- **Set problem**
Output a verbatim copy of the data, cut off after the line that contains "return halfSurface(turn, height)".

___ Provided material

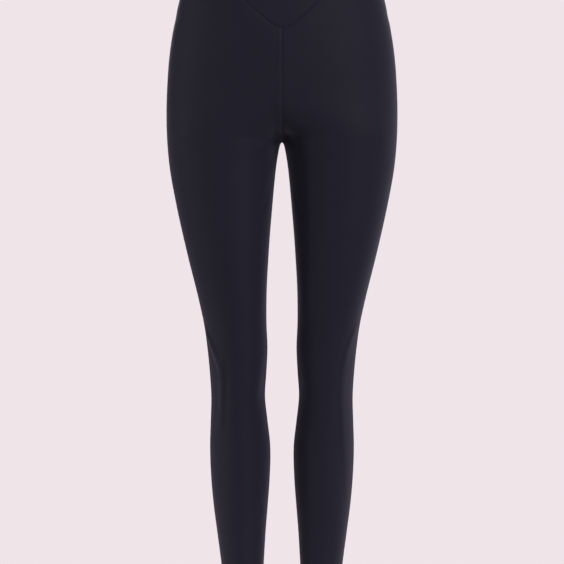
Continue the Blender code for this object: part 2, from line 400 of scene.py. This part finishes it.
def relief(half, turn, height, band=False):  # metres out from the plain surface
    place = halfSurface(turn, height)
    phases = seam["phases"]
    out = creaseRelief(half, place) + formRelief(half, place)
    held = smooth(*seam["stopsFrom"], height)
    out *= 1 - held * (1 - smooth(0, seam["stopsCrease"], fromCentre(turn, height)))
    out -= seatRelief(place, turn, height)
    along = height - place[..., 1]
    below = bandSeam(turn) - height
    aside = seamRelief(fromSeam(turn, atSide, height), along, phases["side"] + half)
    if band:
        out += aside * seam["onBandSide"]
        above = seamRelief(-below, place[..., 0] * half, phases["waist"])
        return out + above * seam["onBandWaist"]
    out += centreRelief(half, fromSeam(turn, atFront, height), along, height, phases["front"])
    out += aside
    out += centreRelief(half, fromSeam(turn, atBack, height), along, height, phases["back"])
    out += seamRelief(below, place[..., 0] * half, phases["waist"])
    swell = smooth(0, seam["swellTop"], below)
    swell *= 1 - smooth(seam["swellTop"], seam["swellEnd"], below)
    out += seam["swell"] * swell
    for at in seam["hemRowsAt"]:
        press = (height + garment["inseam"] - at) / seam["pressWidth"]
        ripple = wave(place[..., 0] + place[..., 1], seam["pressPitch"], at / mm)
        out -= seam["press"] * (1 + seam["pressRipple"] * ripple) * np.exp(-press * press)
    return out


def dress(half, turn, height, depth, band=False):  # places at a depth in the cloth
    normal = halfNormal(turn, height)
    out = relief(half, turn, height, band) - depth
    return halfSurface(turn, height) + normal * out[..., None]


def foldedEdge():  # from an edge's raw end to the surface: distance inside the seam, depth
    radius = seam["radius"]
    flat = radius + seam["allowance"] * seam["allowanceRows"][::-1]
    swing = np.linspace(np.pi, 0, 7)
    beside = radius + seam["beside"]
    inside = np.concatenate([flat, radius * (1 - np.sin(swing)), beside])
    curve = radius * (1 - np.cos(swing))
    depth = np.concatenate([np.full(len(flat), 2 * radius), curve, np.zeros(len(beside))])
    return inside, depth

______

- **Response**
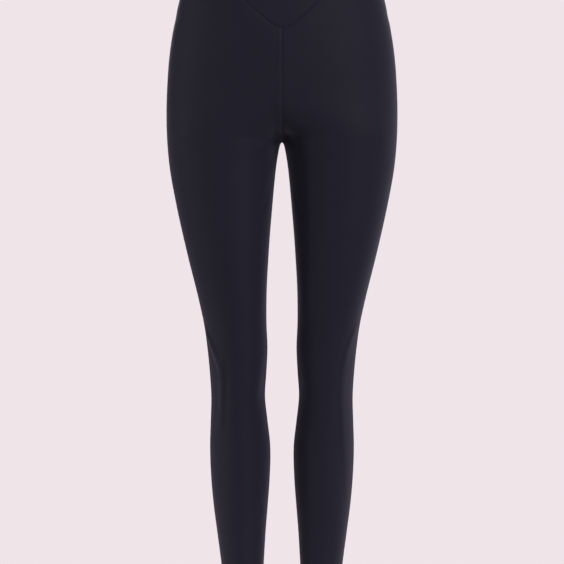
Continue the Blender code for this object: part 2, from line 400 of scene.py. This part finishes it.
def relief(half, turn, height, band=False):  # metres out from the plain surface
    place = halfSurface(turn, height)
    phases = seam["phases"]
    out = creaseRelief(half, place) + formRelief(half, place)
    held = smooth(*seam["stopsFrom"], height)
    out *= 1 - held * (1 - smooth(0, seam["stopsCrease"], fromCentre(turn, height)))
    out -= seatRelief(place, turn, height)
    along = height - place[..., 1]
    below = bandSeam(turn) - height
    aside = seamRelief(fromSeam(turn, atSide, height), along, phases["side"] + half)
    if band:
        out += aside * seam["onBandSide"]
        above = seamRelief(-below, place[..., 0] * half, phases["waist"])
        return out + above * seam["onBandWaist"]
    out += centreRelief(half, fromSeam(turn, atFront, height), along, height, phases["front"])
    out += aside
    out += centreRelief(half, fromSeam(turn, atBack, height), along, height, phases["back"])
    out += seamRelief(below, place[..., 0] * half, phases["waist"])
    swell = smooth(0, seam["swellTop"], below)
    swell *= 1 - smooth(seam["swellTop"], seam["swellEnd"], below)
    out += seam["swell"] * swell
    for at in seam["hemRowsAt"]:
        press = (height + garment["inseam"] - at) / seam["pressWidth"]
        ripple = wave(place[..., 0] + place[..., 1], seam["pressPitch"], at / mm)
        out -= seam["press"] * (1 + seam["pressRipple"] * ripple) * np.exp(-press * press)
    return out


def dress(half, turn, height, depth, band=False):  # places at a depth in the cloth
    normal = halfNormal(turn, height)
    out = relief(half, turn, height, band) - depth
    return halfSurface(turn, height) + normal * out[..., None]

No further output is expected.